Have you ever thought about your relationship to chronic pain? Are you a victim of it or a victor over it? When you are suffering with unrelenting pain day after day, it's very easy to slip into a victim mentality.
Below are two descriptions of life with chronic pain, each given by a fibromyalgia patient. See if you can tell what makes one patient a victim and the other a victor.

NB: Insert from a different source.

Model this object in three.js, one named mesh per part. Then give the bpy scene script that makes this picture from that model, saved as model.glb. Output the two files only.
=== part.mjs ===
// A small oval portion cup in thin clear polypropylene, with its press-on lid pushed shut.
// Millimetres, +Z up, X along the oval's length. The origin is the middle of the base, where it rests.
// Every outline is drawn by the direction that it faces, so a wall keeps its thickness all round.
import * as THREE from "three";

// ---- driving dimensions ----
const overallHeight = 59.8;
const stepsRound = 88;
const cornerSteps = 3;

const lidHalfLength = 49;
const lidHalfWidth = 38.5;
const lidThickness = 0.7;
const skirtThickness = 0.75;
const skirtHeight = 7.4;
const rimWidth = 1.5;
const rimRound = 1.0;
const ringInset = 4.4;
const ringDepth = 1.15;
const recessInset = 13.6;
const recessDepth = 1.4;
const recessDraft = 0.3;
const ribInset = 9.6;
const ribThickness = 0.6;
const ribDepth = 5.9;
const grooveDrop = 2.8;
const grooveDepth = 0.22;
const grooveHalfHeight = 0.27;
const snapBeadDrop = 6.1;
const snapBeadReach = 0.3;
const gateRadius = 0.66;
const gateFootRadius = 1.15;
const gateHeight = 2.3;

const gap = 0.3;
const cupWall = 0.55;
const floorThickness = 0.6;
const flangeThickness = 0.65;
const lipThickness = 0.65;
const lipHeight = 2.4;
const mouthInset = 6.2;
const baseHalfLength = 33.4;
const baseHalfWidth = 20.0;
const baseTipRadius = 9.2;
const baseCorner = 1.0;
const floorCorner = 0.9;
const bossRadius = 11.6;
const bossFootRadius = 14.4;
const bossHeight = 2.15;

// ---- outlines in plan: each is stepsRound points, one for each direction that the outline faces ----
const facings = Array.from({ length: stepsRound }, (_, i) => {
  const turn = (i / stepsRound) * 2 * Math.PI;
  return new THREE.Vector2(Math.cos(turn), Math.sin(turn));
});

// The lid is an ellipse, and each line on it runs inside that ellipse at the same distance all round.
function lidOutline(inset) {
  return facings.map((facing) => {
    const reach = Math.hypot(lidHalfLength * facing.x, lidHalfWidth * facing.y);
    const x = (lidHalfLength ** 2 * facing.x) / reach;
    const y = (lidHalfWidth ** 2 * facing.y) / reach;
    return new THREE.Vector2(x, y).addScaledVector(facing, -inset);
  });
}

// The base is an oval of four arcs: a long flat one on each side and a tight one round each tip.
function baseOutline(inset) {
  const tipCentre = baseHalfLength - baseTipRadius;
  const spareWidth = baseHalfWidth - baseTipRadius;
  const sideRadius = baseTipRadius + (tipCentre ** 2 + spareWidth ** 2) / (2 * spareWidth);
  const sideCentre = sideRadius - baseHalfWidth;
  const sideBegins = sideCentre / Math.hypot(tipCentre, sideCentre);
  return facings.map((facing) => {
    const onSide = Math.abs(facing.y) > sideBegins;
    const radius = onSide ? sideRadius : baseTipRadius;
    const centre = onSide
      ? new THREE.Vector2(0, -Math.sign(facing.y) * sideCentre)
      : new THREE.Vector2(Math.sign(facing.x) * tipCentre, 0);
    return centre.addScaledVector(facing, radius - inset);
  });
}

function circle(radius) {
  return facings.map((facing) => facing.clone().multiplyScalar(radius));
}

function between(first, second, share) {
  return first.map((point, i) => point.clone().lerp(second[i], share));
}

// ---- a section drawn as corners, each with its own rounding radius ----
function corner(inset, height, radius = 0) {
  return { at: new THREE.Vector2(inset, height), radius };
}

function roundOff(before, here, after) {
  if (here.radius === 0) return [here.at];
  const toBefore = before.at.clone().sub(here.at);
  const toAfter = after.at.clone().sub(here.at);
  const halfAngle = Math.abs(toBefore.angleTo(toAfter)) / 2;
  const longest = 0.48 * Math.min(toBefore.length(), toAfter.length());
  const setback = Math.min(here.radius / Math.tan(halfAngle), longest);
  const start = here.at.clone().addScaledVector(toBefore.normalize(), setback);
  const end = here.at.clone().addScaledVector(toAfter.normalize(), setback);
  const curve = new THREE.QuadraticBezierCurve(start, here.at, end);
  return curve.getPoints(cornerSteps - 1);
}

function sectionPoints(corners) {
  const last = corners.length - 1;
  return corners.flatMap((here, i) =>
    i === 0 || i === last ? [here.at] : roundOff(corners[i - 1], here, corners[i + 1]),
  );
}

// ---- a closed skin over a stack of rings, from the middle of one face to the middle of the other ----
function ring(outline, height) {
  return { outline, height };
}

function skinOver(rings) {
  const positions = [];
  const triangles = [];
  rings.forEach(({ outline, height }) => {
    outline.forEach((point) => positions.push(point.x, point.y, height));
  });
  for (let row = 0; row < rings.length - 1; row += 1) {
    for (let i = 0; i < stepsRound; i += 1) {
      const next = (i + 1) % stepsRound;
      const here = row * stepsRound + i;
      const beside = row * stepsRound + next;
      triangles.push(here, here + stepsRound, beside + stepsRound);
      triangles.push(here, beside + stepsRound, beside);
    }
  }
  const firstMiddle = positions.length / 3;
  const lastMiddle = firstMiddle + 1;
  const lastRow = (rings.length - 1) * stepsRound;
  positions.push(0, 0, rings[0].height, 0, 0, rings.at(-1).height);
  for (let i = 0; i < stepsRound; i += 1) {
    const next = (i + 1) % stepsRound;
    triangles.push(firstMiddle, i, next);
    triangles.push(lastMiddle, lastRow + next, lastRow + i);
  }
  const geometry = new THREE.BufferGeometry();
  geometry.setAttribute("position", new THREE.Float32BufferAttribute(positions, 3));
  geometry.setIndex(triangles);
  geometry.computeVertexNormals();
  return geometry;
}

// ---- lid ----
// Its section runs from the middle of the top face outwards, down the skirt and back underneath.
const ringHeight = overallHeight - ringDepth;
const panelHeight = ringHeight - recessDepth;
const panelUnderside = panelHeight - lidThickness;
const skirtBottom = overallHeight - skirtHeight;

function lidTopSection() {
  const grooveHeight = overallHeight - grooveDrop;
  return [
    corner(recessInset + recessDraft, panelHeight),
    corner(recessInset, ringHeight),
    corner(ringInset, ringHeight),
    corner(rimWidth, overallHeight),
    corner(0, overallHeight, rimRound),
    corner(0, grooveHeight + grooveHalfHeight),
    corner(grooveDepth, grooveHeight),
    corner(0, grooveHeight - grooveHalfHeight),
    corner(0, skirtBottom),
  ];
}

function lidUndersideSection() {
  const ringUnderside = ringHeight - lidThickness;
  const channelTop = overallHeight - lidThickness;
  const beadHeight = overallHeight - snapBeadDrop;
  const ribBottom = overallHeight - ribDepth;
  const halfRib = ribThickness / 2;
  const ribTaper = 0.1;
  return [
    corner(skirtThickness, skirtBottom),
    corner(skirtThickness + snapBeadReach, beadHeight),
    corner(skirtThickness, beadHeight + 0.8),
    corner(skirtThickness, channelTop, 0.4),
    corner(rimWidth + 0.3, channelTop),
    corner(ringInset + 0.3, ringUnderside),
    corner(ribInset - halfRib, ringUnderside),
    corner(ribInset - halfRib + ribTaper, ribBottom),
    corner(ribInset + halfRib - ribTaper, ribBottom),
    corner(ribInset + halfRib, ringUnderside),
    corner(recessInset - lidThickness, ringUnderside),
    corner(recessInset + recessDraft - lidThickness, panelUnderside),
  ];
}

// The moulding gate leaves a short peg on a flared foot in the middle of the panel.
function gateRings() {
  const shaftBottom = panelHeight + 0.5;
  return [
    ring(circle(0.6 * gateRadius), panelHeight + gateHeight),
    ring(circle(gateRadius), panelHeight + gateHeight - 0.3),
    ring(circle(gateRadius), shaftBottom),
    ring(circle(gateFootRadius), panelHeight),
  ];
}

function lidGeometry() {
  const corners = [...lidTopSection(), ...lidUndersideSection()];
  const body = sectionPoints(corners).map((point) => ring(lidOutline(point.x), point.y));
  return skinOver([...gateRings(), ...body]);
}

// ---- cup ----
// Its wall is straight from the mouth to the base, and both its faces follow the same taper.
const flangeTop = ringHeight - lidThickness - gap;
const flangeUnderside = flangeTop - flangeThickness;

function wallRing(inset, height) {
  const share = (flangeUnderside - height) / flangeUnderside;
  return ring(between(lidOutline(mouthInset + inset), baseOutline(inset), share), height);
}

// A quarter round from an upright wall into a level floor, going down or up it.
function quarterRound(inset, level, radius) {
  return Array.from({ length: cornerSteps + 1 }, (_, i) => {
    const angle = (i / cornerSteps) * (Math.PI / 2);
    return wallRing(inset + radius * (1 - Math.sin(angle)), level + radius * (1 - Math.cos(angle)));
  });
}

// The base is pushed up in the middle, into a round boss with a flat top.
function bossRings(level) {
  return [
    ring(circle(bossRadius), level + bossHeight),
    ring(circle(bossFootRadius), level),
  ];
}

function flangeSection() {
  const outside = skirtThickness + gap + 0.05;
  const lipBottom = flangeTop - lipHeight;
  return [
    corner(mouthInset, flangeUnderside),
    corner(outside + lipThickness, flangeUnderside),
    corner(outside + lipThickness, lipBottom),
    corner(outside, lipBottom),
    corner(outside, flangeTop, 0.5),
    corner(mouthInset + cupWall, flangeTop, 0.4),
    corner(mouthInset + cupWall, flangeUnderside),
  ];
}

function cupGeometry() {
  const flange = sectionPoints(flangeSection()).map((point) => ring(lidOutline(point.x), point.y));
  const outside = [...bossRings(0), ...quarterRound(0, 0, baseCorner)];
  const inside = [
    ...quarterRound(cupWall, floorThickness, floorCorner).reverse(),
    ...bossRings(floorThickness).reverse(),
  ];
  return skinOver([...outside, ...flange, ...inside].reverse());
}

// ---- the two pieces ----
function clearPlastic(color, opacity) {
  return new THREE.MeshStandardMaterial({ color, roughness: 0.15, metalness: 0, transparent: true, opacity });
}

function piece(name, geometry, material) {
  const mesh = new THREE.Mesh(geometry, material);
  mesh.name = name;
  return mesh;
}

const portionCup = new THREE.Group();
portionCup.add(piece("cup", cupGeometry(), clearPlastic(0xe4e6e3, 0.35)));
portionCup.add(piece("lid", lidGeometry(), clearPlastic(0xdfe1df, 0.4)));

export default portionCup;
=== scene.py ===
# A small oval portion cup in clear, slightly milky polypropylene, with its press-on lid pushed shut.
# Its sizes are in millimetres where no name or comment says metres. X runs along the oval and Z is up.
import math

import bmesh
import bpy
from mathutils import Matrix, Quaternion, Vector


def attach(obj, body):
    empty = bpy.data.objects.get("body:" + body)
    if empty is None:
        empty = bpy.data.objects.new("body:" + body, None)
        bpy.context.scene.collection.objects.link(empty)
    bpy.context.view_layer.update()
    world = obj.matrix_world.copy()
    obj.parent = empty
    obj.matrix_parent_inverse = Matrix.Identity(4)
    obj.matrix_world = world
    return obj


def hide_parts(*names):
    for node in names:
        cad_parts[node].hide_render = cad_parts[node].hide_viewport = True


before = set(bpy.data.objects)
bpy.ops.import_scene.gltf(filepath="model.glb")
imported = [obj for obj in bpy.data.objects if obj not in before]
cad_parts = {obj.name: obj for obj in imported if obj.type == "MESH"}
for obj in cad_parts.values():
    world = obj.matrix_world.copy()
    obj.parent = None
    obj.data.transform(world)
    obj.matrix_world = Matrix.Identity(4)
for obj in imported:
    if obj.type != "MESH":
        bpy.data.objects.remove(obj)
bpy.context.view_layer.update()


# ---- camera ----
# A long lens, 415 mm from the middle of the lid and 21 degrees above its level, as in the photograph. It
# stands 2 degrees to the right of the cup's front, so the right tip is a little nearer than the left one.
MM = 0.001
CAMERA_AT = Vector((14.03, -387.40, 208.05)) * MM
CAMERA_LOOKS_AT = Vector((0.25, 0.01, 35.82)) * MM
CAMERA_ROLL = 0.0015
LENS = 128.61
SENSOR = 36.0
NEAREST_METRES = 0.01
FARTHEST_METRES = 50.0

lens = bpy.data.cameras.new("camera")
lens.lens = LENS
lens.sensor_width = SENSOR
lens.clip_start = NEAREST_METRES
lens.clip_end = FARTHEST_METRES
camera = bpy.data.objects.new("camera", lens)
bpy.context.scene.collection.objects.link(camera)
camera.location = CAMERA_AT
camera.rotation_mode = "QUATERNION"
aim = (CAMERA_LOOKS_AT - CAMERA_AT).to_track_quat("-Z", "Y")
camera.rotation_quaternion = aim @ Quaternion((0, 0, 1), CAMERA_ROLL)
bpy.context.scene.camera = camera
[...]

Patient #1 – “My life was great before I got sick. I worked ten to twelve-hour days, but my job was challenging and rewarding. I had a wide variety of interests and took an active part in my community, teaching aerobics classes and working with the local theater group. I even went back to school and took a couple of classes each semester. Thanks to fibromyalgia, that's all gone now. I had to give up the job I loved to take something with shorter hours and less stress. Even with that, it takes everything I have to get out of bed and drag myself to work every morning. Then when I get home, all I can do is collapse. I spend my weekends resting and trying to build up enough strength to face another week. As for a social life – what's that? I'm too tired and in too much pain to even think about going out or doing anything that's not absolutely essential. I feel so useless – like my life doesn't have a purpose anymore. Sometimes I wonder why God is keeping me here. I can't face the thought of feeling like this for the rest of my life.”
Patient #2 – “My life is certainly different than I thought it would be, and very different than it was before I developed fibromyalgia. It may sound crazy, but even though I miss some of the things I used to be able to do, some aspects of my life are actually better. Of course, I went through a period of feeling sorry for myself and mourning my old life. But then I decided it was time to take a good hard look at my life and figure out what I could do to make it better. The first thing I realized I needed to do was to move back to my hometown so I could be closer to my children and grandchildren. They are the most important people in my life and traveling to see them was getting more and more difficult. Next, I realized I had to make a career change. Trying to work a regular eight-to-five job was not helping me get any better. It wasn't easy, but eventually I was able to figure out a way to work from home. Now I can work when I'm feeling my best and take a break when I need to rest. Best of all, I'm making a living doing what I had always dreamed of – writing.”
It's fairly obvious that the first patient is the victim and the second is the victor. What you may not realize, though, is that both patients are the same person – and that person is me. A dozen or so years ago, I was Patient #1. Today, I am Patient #2.
What made such a difference? How did I manage to go from being a victim to being a victor? I took control. Victims are at the mercy of someone or something else. Victors take control of the situation and come out on top. I decided it was up to me to take control of my life and make it into what I wanted it to be.